The user interface is easy to manipulate and actually makes playing the game a treat. There are three levels of play, two of which were previously alluded to. The "full map" level is an overview of the entire playing area. Forces at your command and opposing armies are represented by blinking dots. Time does not pass on this level. Icons of an eye, a scroll, a magnifying glass and an hourglass allow all sorts of functions, including saving and reloading a single game. (By the way, there is a game saved to the original disk, facilitating a rudimentary "restart." Once another game is saved, however, this feature is accomplished by the "load game" function.)

The campaign level represents a portion of Middle Earth approximately 250 miles by 150 miles.
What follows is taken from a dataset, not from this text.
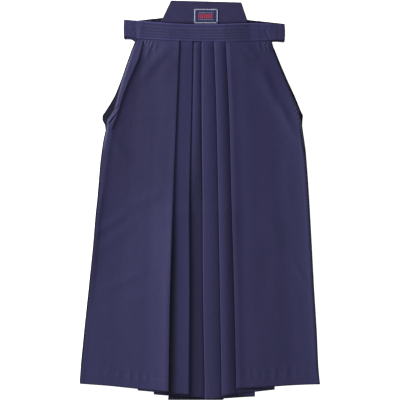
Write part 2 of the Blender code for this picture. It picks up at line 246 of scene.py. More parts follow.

This is the 36-screen map, which can be multi-scrolled. Selecting this level's magnifying glass allows the player to enlarge a small area, at which time the program loads-in a background representing the area and animations of any characters that may be wandering through, thus moving up to the "animation" level.

At this level, selecting the "eye" icon allows the player to gaze into the Mirror of Galadriel and see the status of characters on-screen. The "provisions" icon facilitates taking/dropping/using objects, and the "map" icon allows the player to move down to the campaign level. All in all, it's a simple and intuitive interface.

Last but not least, the game's excellent 46-page instruction manual is not only complete when it comes to explaining game play and the player's ultimate goal, but also provides much historical background for the uninitiated player.

If the potential buyer can look beyond the somewhat chintzy graphics, War in Middle Earth is a fantasy-lover's ultimate contest—one that he will come back to again and again.

Frank Eva is an auditor by profession, but has been involved in the computer industry ever since his purchase of an Atari 400 many years ago. He has dabbled in programming and has had several text adventures published.